- _Dataset items_
--
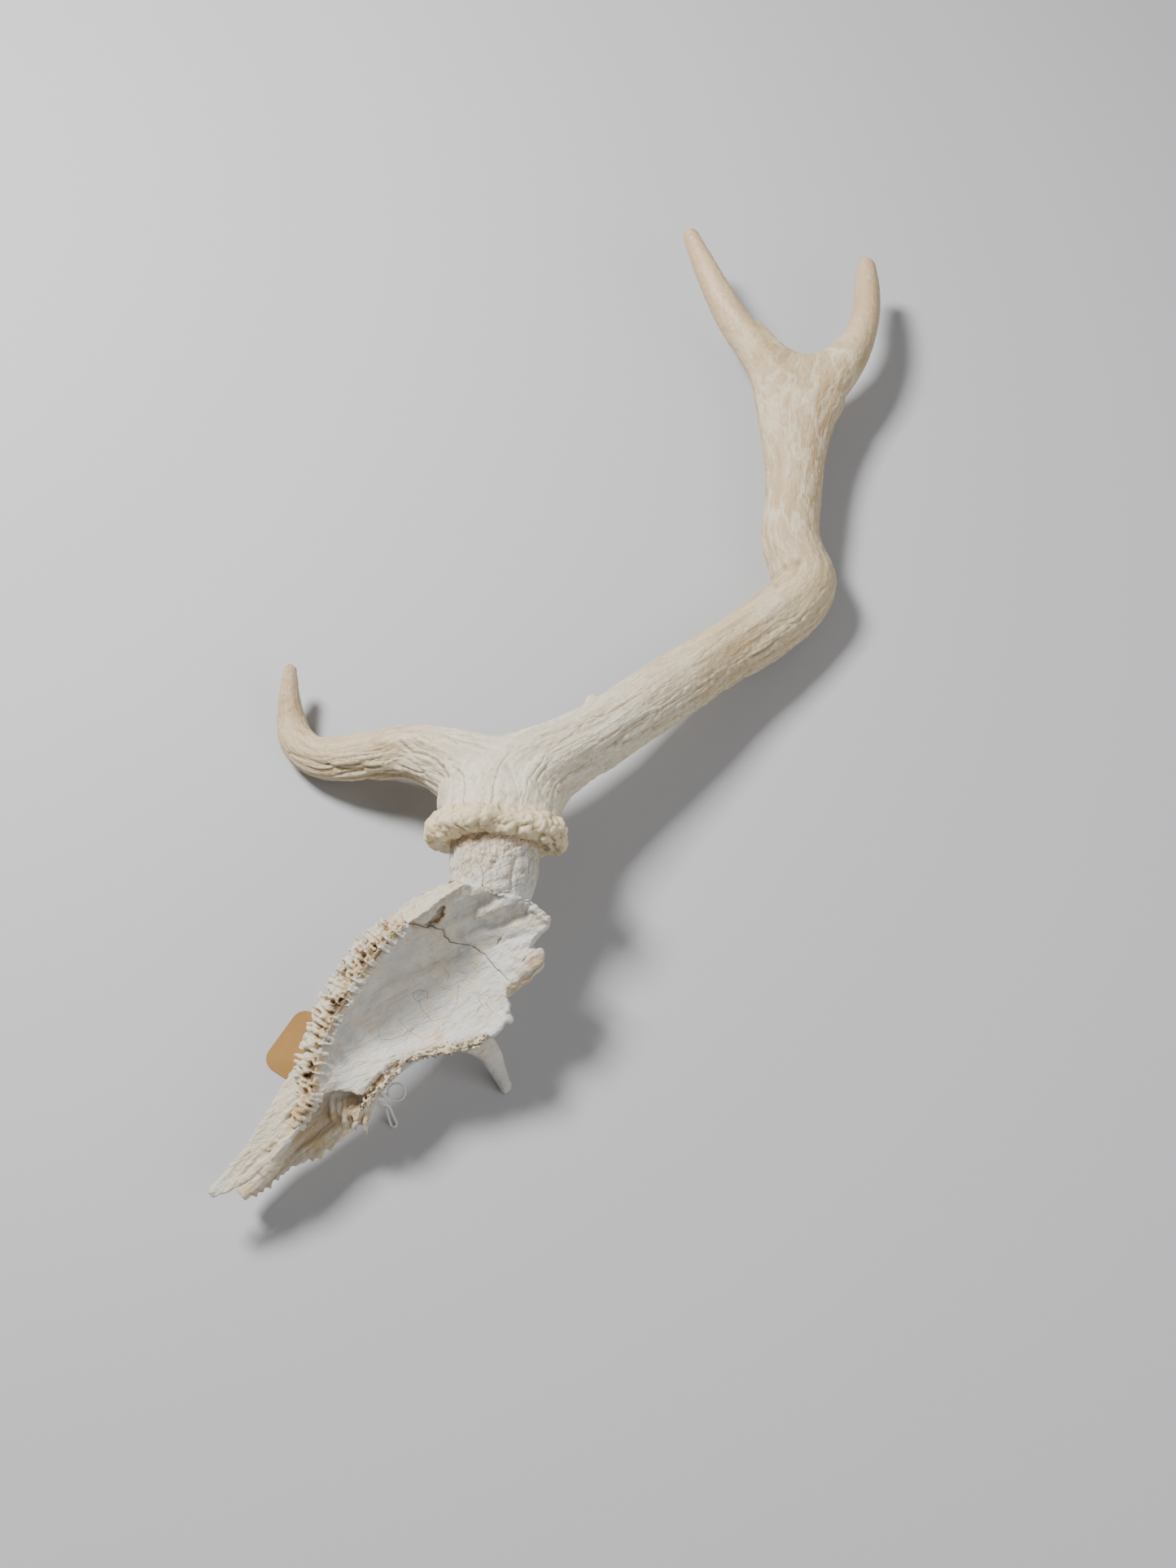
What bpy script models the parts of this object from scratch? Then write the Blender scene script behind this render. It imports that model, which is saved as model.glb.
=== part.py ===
"""Half of a deer's skull roof with its three-point antler, and the paper tag tied to it.

The piece lies as it was found, with the hollow inner side of the bone up. +X is to the right,
+Y runs along the beam towards the top points, +Z is up, and z = 0 is the surface it lies on.
The origin is under the middle of the antler and bone. Lists are in millimetres.
"""

import math
import random

import bmesh
import bpy
import numpy as np
from mathutils import Vector

MM = 0.001
SEAM = 0.4  # gap left where two pieces meet at a fork, in mm
UP = Vector((0, 0, 1))
DIRECTION_SPAN = 0.004  # share of a curve's length over which its direction is read
# Angles, in degrees, at which the rounds that close an end stand: three for a point, or two.
POINT_BENDS = (25, 50, 72)
BLUNT_BENDS = (40, 70)

# ---- Driving dimensions -------------------------------------------------------------------

BURR_WIDTH = 67
BURR_DEPTH = 56
PEDICLE_WIDTH = 41
PEDICLE_DEPTH = 42

# Stations of a branch: x, y and z of its middle, width across it, thickness.
# Both branches start in the trunk, on the burr.
BEAM = [
    (-43, -104, 47, 57, 46),
    (-33, -84, 45, 45, 43),
    (-15, -71, 42, 36, 39),
    (0, -60, 39, 33, 35),
    (13, -50, 37, 32, 34),
    (38, -29, 32, 33, 33),
    (63, -8, 26, 31, 32),
    (85, 10, 21, 32, 33),
    (103, 27, 17.8, 33, 34),
    (112.5, 41, 17.9, 32, 34),
    (109, 55, 19, 31, 32),
    (106, 70, 20, 31, 30),
    (109, 95, 22, 30, 28),
    (111, 121, 24, 34, 27),
    (113, 144, 26, 43, 26),
    (116, 160, 27, 50, 25),
    (118, 177, 28, 44, 22),
]
BROW = [
    (-44, -104, 47, 54, 46),
    (-49, -87, 45, 42, 42),
    (-63, -76, 41, 35, 35),
    (-78, -68, 37, 29, 29),
    (-90, -64, 33, 26, 26),
    (-107, -62, 26, 24, 23),
    (-125, -60, 18, 22, 21),
    (-139, -56, 12, 20, 20),
    (-149, -47, 9.75, 18, 19),
    (-153, -36, 11, 15, 16),
    (-154, -26, 16, 11, 12),
    (-154, -12, 21, 7, 8),
]
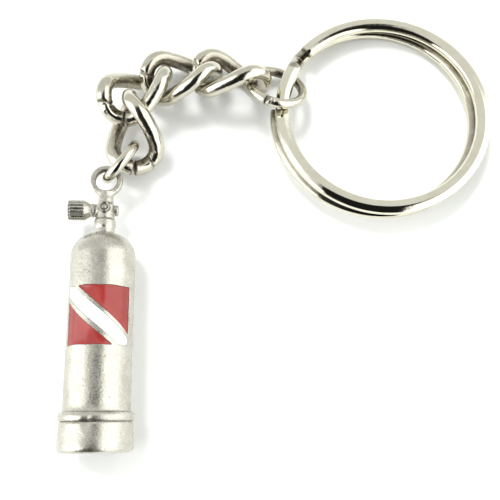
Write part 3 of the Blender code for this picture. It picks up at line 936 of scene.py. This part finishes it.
--
- _Work to complete_
Only the lines from the first line of the records through the line containing "PEDICLE_DEPTH = 42" should be repeated, exactly as they appear.

- _Final answer_
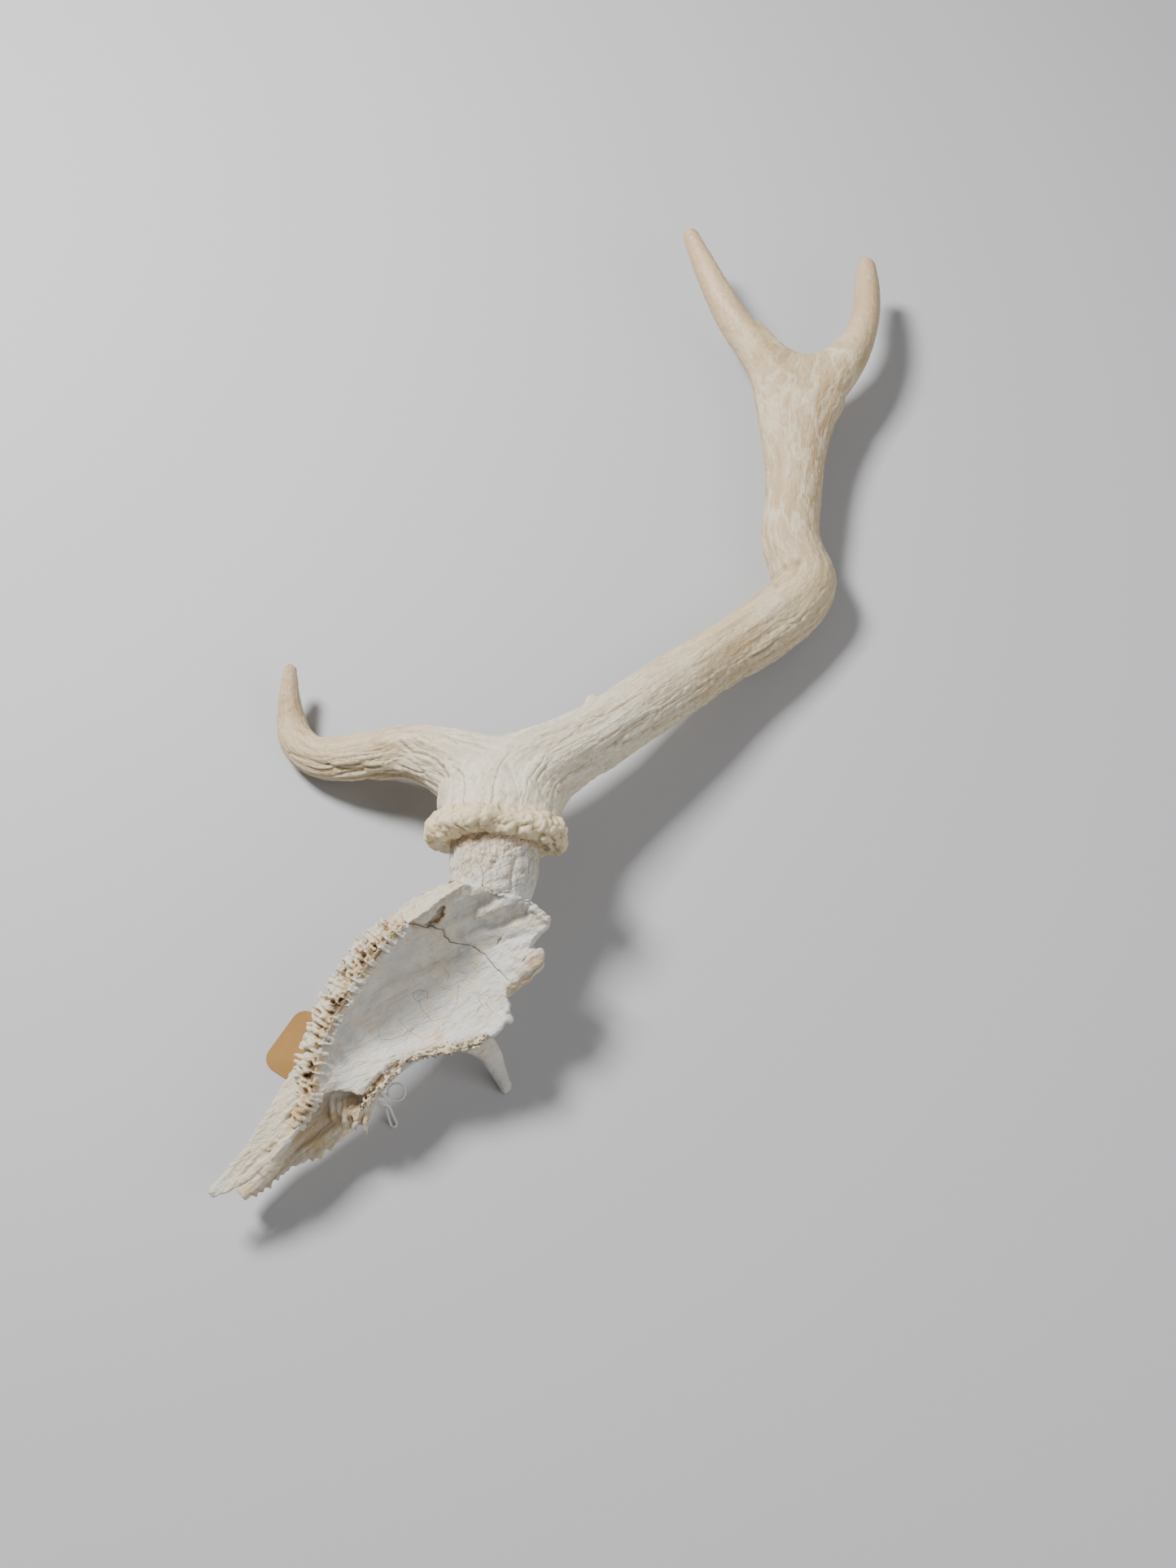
What bpy script models the parts of this object from scratch? Then write the Blender scene script behind this render. It imports that model, which is saved as model.glb.
=== part.py ===
"""Half of a deer's skull roof with its three-point antler, and the paper tag tied to it.

The piece lies as it was found, with the hollow inner side of the bone up. +X is to the right,
+Y runs along the beam towards the top points, +Z is up, and z = 0 is the surface it lies on.
The origin is under the middle of the antler and bone. Lists are in millimetres.
"""

import math
import random

import bmesh
import bpy
import numpy as np
from mathutils import Vector

MM = 0.001
SEAM = 0.4  # gap left where two pieces meet at a fork, in mm
UP = Vector((0, 0, 1))
DIRECTION_SPAN = 0.004  # share of a curve's length over which its direction is read
# Angles, in degrees, at which the rounds that close an end stand: three for a point, or two.
POINT_BENDS = (25, 50, 72)
BLUNT_BENDS = (40, 70)

# ---- Driving dimensions -------------------------------------------------------------------

BURR_WIDTH = 67
BURR_DEPTH = 56
PEDICLE_WIDTH = 41
PEDICLE_DEPTH = 42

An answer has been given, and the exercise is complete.